In the CGTN film, Abdurazaq Sayim, a former Uighur president of the Xinjiang Education Publishing House, said he instructed Osman and another Uighur editor to include more content on ethnic oppression in the textbooks and he had invited Osman to be in charge of the textbooks' content because Osman was influential.

Osman’s daughter said she was speechless when her father was described as a terrorist in the film. “Whether he was editing books or publishing articles, my father always needed to gain the approval of the local government before he could publish these materials,” she says. “He has been doing this for years and now they suddenly said he is a separatist. This is unbelievable.”

Some experts in Uighur studies have highlighted some passages in the textbook that contradict the narrative that CGTN presented in the film.
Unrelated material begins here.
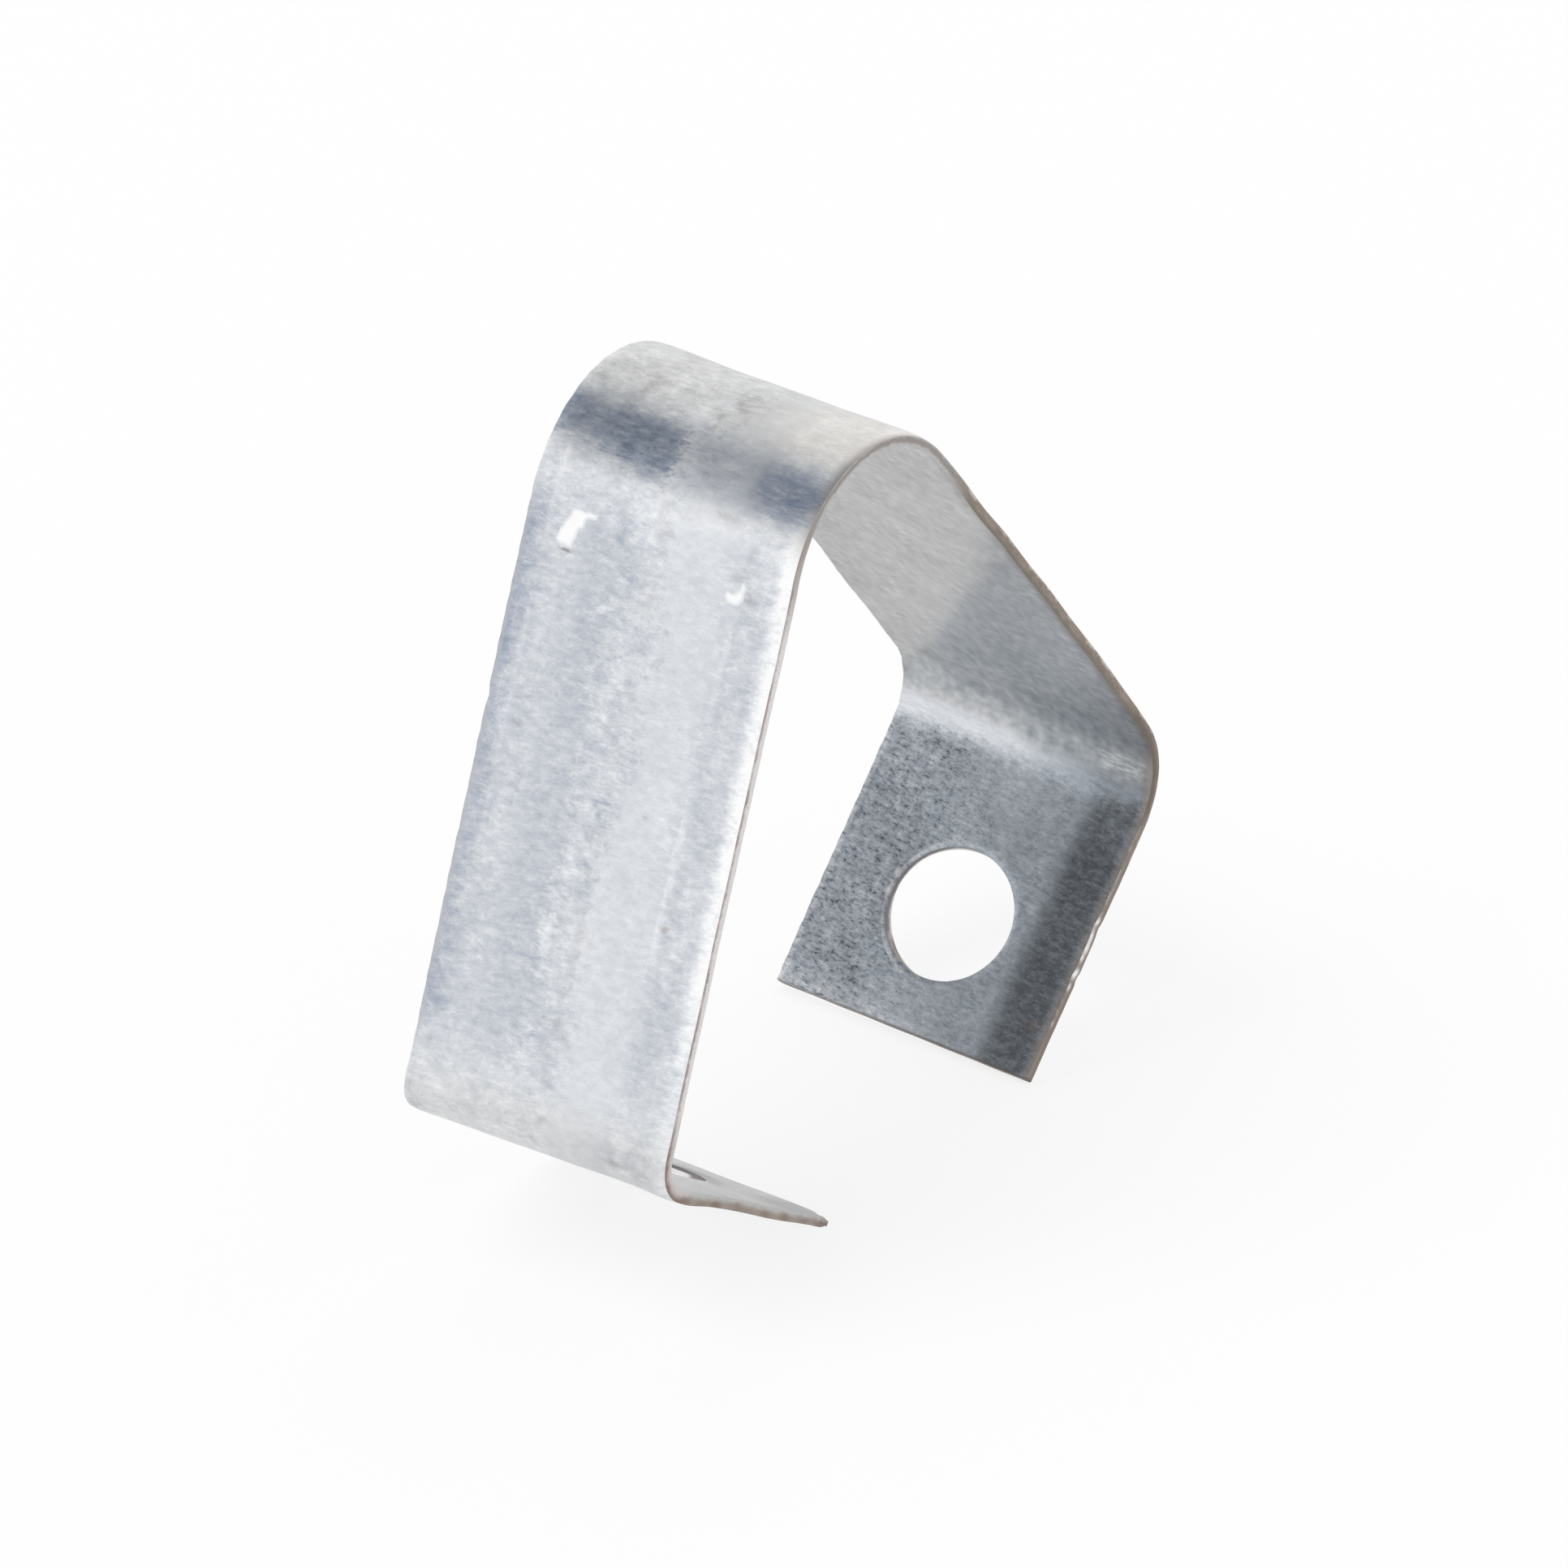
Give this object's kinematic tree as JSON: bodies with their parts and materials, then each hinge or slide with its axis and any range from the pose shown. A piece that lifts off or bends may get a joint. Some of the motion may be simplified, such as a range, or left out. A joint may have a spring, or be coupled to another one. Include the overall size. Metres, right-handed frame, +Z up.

The documentary used the story of seven Uighur girls resisting Manchu soldiers during the 18th century as proof that Osman was trying to promote “ethnic hatred against Chinese soldiers”.

Contact blocked

However, Dr Timothy Grose, an associate professor of China studies at the Rose-Hulman Institute of Technology, said passages from the Uighur textbook presented in the documentary actually wrote "Manchu" rather than Chinese soldiers.

Even though they have lost contact with family members in Xinjiang for more than four years, Ablimit and Wahitjan decided to speak out about their fathers only after they were able to confirm what had happened to them through the CGTN documentary.

“We didn’t speak out in the beginning because we were worried that it could put the rest of our family members in Xinjiang in danger,” said Dilsar Ablimit. “We were hoping that if we obey the Chinese government, it might help ease our family members’ situation. That’s why we kept silent.”

Since 2017, many Uighurs in Xinjiang have broken off contact with family members abroad, as having a connection with people overseas could be used as the reason to send someone into one of the many internment camps for re-education.

There have been instances where family members in Xinjiang were punished after those abroad continue to speak out about their family members' sufferings. Last year, Nyrola Elima, a Uighur supply chain analyst in Sweden, tweeted about her cousin Mayila Yakufu's release from a local detention centre, and a day after her tweet, Yakufu was taken away by the police. They warned Elima's parents to tell her to stop tweeting about the case.

However, Grose thinks in other cases, speaking out could still put some pressure on the Chinese government. “As the 2022 Winter Olympics in Beijing approaches, international pressure generated from individual cases may yield positive outcomes,” he says. “In many cases Uighurs and Kazakhs who spoke out about their detained relatives have experienced some success in securing the release of their loved ones.”

Aykanat Wahitjan says she will keep speaking up for her father until Beijing feels the pressure, because she believes he has been wrongfully charged. “I will continue to tell my father’s story to the media and I hope the world will understand that he is innocent,” she says. “As his daughter, I have the obligation to prove that he is not a separatist or terrorist.”